Exercise task: Copy exactly the lines from the one containing "subdivide(stalk)" through the one containing "above its stalk.", both included, and nothing else.

— Start Given records —

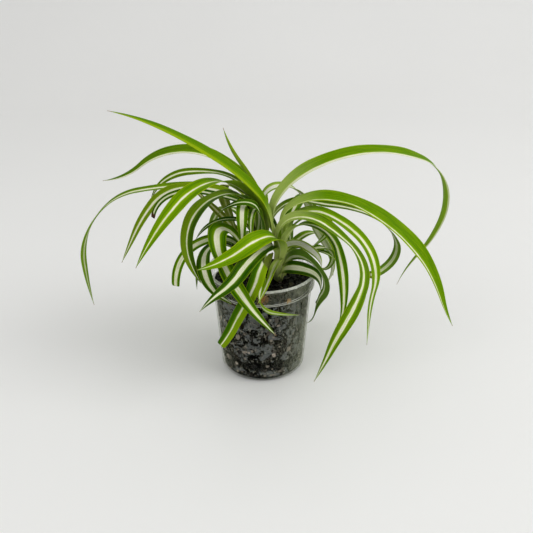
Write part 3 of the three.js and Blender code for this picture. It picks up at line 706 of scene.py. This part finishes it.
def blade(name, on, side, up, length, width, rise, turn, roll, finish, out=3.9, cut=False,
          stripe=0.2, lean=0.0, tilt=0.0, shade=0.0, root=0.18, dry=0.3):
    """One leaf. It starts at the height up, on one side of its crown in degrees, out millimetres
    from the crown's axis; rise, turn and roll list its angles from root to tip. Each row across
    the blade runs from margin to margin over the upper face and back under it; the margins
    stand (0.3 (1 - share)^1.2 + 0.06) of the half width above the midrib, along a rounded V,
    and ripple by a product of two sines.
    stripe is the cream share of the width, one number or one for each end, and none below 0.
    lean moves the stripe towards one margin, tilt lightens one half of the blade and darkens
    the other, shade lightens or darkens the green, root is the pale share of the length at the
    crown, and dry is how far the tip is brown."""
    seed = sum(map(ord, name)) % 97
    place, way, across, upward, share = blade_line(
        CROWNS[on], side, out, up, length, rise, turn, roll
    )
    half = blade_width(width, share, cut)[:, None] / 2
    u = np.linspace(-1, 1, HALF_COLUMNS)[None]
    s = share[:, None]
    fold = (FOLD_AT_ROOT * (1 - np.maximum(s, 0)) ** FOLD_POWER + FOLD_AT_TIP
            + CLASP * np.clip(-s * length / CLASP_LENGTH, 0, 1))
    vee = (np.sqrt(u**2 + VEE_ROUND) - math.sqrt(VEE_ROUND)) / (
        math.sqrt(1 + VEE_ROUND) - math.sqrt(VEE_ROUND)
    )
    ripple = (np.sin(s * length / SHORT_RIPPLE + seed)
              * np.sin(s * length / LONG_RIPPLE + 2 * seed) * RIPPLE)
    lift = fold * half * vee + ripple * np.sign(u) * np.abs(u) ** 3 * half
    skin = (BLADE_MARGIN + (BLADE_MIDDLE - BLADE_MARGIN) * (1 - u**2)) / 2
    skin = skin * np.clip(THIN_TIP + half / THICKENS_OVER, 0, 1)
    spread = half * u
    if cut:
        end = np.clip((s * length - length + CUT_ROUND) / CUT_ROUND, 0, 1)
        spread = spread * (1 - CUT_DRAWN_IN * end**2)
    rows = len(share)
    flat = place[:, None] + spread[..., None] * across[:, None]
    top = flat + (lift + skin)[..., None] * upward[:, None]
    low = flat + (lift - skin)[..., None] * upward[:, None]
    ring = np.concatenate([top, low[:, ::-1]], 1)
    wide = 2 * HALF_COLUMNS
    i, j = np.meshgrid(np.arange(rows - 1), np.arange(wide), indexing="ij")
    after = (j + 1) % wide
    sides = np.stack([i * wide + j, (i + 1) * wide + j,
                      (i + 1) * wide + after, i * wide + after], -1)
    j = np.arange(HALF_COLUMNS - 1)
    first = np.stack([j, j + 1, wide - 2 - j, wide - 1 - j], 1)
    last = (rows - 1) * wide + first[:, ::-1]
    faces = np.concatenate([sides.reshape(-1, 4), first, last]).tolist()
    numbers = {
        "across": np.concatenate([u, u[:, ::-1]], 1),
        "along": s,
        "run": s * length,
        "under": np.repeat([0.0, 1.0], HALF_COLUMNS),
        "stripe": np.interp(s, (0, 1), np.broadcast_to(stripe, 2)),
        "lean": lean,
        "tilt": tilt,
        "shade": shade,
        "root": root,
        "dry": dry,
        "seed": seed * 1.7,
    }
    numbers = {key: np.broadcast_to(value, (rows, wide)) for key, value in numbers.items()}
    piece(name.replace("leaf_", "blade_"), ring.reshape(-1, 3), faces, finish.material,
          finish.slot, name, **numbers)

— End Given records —
— Start Given records —

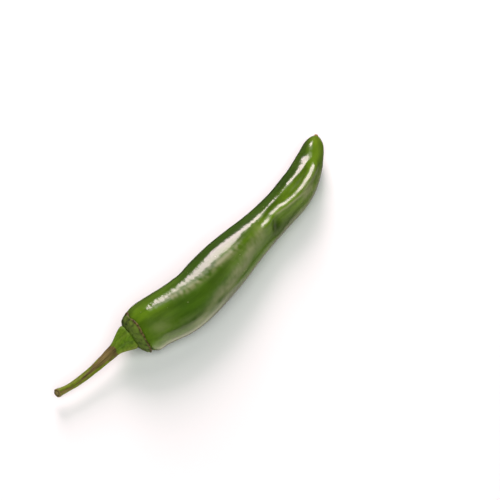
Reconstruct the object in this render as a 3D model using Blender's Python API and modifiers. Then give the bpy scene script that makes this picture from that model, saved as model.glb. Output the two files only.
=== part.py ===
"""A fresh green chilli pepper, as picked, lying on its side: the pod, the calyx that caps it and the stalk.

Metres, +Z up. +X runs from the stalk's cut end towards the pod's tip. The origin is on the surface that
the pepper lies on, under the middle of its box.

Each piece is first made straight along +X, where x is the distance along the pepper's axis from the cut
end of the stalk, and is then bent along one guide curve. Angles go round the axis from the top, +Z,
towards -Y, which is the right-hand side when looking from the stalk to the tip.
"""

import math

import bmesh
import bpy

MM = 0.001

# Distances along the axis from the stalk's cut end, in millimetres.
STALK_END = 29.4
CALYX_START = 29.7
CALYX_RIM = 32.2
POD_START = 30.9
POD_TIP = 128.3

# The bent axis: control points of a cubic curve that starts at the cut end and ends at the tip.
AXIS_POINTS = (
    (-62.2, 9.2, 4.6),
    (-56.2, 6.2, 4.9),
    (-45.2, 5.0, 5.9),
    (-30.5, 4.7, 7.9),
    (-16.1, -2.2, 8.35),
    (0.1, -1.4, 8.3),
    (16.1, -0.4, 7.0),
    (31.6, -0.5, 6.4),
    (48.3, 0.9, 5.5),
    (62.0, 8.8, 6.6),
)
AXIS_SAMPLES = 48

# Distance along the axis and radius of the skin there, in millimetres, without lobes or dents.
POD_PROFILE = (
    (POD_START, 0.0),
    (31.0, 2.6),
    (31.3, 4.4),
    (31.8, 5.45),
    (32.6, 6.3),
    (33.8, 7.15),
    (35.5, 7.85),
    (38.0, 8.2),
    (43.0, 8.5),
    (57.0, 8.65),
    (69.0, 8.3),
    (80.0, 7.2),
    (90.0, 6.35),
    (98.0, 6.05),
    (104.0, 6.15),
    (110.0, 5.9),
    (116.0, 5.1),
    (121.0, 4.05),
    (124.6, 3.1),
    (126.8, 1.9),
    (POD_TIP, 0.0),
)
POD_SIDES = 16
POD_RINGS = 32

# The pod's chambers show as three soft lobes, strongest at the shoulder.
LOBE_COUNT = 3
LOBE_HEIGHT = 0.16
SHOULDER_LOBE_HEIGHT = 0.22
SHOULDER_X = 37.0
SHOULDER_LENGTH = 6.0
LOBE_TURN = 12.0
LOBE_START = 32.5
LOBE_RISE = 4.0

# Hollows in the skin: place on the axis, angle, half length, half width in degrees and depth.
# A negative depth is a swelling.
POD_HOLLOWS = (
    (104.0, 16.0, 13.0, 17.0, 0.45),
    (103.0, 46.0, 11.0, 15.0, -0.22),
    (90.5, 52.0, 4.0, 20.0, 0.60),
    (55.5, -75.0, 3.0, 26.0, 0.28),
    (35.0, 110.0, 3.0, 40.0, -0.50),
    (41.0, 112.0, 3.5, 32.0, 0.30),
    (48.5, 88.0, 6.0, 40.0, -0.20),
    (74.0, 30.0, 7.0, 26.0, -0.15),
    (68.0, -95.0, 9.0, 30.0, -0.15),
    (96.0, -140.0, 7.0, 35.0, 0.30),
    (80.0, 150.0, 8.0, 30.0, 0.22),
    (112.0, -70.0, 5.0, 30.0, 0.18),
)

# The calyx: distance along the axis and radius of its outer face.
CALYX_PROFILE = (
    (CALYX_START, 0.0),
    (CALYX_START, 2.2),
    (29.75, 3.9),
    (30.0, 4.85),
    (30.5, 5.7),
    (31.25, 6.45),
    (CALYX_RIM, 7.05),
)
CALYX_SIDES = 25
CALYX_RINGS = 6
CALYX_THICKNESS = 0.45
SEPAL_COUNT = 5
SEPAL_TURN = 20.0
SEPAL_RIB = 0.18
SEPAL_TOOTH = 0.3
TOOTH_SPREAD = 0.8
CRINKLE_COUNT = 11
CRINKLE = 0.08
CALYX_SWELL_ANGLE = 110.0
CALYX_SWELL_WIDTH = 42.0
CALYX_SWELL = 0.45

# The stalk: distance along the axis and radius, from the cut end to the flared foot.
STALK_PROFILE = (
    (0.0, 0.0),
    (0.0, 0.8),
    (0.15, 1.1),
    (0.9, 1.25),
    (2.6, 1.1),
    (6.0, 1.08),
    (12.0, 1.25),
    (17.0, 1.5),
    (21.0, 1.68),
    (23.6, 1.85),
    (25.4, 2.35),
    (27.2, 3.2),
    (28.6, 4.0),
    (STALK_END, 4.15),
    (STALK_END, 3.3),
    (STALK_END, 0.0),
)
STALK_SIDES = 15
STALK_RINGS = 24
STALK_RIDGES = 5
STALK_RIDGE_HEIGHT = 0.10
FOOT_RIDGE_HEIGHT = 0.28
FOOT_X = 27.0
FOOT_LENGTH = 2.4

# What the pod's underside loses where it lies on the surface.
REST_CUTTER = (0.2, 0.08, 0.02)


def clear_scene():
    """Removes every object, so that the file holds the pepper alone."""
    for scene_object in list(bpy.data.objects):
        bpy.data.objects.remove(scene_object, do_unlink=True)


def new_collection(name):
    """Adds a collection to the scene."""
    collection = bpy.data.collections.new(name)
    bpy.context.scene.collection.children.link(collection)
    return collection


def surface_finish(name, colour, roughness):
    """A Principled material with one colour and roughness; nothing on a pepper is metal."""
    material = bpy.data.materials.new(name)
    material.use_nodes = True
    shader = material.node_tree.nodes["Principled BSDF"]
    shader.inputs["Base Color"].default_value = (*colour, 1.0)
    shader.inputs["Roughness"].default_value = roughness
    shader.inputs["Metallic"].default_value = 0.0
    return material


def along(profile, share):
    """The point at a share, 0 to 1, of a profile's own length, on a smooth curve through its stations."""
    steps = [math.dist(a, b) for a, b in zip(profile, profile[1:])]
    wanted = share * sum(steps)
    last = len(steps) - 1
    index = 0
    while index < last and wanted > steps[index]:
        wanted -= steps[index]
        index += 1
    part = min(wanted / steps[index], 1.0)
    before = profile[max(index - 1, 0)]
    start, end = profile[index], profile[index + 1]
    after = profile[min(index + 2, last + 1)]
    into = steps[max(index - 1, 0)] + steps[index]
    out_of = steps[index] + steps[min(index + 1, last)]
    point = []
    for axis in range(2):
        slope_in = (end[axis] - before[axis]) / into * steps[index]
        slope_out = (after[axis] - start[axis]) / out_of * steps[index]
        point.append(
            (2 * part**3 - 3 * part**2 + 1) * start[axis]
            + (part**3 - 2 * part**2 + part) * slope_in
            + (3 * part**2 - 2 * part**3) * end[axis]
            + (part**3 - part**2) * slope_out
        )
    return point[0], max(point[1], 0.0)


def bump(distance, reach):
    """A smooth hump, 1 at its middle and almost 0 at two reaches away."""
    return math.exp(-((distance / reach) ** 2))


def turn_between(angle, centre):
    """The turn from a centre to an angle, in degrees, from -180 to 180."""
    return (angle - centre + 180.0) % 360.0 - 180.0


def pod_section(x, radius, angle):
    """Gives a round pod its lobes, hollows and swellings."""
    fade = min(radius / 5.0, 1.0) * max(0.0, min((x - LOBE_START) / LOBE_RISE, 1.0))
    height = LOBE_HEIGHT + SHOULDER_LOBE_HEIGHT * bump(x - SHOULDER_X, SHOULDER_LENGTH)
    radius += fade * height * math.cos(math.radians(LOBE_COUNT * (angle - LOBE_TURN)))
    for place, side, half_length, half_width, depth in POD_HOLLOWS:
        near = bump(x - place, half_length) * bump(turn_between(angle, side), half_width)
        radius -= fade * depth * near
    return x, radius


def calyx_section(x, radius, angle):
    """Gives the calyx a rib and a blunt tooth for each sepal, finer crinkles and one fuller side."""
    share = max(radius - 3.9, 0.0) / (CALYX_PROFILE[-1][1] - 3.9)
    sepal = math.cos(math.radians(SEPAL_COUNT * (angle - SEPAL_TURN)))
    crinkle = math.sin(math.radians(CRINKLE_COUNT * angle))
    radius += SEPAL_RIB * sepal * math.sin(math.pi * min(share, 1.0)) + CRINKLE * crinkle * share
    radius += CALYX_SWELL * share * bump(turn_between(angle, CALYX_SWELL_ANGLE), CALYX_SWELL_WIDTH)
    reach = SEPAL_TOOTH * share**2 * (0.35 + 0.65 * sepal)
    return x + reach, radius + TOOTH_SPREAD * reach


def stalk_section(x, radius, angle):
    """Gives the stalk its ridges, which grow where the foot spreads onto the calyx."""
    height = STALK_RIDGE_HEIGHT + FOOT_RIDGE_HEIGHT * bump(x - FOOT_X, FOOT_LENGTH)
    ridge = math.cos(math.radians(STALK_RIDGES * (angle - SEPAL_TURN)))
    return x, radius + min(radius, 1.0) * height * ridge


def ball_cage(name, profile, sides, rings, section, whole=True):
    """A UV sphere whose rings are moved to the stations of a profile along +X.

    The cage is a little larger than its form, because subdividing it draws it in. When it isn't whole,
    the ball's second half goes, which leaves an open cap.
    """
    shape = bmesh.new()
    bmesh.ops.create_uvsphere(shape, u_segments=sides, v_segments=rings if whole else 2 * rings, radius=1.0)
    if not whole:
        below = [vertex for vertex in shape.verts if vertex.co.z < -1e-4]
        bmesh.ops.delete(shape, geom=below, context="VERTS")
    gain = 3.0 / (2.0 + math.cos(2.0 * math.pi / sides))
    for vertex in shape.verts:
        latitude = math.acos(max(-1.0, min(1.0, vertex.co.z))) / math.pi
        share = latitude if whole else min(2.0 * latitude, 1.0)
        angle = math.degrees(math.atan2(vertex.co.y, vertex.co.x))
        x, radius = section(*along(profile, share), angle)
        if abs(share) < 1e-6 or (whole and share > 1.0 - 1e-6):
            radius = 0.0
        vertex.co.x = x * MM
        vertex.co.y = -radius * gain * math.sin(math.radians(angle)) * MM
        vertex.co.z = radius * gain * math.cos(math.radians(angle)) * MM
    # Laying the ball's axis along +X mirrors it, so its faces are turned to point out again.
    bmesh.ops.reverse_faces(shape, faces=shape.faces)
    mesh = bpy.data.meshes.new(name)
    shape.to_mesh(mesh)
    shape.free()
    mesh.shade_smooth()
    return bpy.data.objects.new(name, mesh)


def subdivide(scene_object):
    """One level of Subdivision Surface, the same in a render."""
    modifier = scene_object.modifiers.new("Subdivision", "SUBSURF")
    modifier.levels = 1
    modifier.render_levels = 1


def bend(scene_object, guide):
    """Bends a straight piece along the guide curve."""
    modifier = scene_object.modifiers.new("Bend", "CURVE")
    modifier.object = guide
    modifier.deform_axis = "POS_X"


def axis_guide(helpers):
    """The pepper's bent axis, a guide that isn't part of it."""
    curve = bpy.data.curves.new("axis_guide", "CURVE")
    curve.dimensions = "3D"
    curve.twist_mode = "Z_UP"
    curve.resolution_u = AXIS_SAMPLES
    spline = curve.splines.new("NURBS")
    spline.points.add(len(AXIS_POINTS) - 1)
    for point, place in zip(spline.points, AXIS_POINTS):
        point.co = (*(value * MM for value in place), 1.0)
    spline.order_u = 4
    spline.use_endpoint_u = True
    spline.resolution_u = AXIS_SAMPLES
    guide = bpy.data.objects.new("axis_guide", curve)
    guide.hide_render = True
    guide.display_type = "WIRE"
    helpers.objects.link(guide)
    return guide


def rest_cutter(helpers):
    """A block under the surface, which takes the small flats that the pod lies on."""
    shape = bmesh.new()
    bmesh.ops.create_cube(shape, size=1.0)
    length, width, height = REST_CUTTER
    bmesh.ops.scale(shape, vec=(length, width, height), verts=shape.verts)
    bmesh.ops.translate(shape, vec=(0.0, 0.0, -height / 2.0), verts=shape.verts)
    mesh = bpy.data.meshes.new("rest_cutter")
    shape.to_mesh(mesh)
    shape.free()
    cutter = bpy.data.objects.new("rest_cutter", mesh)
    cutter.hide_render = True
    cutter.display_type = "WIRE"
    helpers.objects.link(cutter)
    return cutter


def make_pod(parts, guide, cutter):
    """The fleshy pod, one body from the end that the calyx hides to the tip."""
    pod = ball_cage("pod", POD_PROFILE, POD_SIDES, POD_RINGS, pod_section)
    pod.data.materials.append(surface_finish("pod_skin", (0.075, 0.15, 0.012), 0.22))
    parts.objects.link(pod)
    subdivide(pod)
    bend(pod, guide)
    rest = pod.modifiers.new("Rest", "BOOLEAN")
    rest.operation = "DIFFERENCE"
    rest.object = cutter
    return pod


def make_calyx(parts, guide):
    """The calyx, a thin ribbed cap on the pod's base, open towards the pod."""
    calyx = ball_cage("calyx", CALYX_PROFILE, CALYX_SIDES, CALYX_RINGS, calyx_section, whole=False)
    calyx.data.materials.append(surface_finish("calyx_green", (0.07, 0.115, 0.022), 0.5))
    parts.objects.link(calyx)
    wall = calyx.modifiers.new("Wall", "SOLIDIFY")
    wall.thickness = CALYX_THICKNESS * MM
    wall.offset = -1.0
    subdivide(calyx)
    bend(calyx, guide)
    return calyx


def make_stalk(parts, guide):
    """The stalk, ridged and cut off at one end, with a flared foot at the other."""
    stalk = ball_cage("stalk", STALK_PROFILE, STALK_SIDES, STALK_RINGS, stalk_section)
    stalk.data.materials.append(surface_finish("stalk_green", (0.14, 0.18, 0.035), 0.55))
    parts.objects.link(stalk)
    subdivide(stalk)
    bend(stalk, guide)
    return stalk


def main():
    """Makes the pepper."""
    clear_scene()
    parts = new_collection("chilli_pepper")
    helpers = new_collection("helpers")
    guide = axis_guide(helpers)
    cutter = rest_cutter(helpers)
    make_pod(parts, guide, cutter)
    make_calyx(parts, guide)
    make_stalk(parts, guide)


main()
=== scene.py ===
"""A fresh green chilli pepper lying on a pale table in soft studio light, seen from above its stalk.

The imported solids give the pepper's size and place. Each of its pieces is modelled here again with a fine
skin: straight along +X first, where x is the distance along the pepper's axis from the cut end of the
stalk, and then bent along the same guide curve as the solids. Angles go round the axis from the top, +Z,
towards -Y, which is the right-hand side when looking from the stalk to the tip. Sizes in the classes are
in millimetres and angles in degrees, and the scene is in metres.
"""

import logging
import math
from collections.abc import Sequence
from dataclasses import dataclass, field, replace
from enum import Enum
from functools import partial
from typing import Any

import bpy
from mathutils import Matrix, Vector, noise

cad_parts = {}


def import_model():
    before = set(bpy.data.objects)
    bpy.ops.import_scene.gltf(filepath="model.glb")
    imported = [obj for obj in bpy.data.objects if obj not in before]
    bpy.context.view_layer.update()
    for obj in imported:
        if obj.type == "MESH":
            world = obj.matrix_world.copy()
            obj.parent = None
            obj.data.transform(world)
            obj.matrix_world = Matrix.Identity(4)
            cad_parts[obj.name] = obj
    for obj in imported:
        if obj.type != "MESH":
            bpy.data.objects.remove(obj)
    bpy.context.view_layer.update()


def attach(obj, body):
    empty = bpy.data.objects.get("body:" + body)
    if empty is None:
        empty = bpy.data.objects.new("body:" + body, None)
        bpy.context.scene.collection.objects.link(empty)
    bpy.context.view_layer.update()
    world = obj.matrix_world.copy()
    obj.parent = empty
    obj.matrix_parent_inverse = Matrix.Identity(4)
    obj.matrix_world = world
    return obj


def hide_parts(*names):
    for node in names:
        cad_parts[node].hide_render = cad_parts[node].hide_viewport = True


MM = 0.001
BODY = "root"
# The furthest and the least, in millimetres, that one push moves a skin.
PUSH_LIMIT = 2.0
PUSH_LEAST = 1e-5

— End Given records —
— Start Given records —

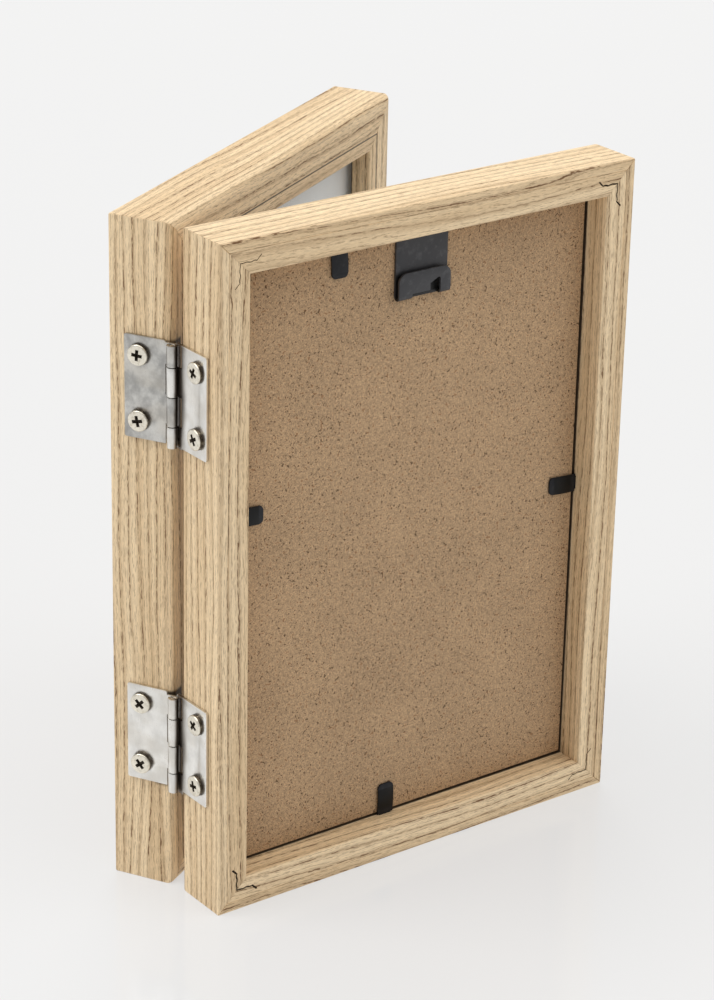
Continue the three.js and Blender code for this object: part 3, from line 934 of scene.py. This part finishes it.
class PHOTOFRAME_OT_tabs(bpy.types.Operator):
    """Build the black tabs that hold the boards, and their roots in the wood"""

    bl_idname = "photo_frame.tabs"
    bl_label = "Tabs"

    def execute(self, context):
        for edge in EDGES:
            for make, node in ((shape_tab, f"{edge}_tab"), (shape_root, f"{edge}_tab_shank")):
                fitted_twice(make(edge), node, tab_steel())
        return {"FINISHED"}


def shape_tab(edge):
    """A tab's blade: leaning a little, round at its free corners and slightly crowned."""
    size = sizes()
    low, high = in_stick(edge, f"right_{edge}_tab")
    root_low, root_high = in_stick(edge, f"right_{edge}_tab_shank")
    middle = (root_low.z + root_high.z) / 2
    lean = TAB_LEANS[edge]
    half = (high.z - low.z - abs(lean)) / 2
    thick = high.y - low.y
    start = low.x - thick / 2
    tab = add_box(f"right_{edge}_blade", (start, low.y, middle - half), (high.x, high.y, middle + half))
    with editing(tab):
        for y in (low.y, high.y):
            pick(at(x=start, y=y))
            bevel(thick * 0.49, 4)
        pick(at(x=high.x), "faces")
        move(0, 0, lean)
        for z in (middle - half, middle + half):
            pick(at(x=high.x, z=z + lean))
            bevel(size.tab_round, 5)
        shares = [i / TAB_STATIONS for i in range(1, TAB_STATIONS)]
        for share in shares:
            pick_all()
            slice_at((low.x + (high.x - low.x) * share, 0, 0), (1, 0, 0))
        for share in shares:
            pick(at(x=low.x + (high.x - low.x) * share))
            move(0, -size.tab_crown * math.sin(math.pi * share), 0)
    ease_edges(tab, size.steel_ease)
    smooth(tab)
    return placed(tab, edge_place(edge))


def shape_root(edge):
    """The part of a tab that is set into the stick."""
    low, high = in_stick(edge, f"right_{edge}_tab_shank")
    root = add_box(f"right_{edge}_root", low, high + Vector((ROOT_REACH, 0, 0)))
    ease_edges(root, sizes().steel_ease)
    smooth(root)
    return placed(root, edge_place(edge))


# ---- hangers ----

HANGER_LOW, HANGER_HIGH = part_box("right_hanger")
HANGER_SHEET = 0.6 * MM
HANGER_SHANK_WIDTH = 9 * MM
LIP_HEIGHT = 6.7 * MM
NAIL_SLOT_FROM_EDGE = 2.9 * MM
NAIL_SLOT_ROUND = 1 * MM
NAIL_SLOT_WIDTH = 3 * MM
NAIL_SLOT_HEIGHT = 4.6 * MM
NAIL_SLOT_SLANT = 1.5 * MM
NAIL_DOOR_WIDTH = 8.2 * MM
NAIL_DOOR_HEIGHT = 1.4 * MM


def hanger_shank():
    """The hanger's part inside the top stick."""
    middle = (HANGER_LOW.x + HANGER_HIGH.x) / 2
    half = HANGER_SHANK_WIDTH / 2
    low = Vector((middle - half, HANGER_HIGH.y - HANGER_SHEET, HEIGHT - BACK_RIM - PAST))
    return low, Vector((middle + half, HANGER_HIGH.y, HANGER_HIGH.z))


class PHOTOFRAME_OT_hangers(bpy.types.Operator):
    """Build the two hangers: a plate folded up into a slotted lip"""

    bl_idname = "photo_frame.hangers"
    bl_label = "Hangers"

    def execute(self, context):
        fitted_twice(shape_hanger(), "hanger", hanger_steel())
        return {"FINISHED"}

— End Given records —

Finished task:
    subdivide(stalk)
    bend(stalk, guide)
    return stalk


def main():
    """Makes the pepper."""
    clear_scene()
    parts = new_collection("chilli_pepper")
    helpers = new_collection("helpers")
    guide = axis_guide(helpers)
    cutter = rest_cutter(helpers)
    make_pod(parts, guide, cutter)
    make_calyx(parts, guide)
    make_stalk(parts, guide)


main()
=== scene.py ===
"""A fresh green chilli pepper lying on a pale table in soft studio light, seen from above its stalk.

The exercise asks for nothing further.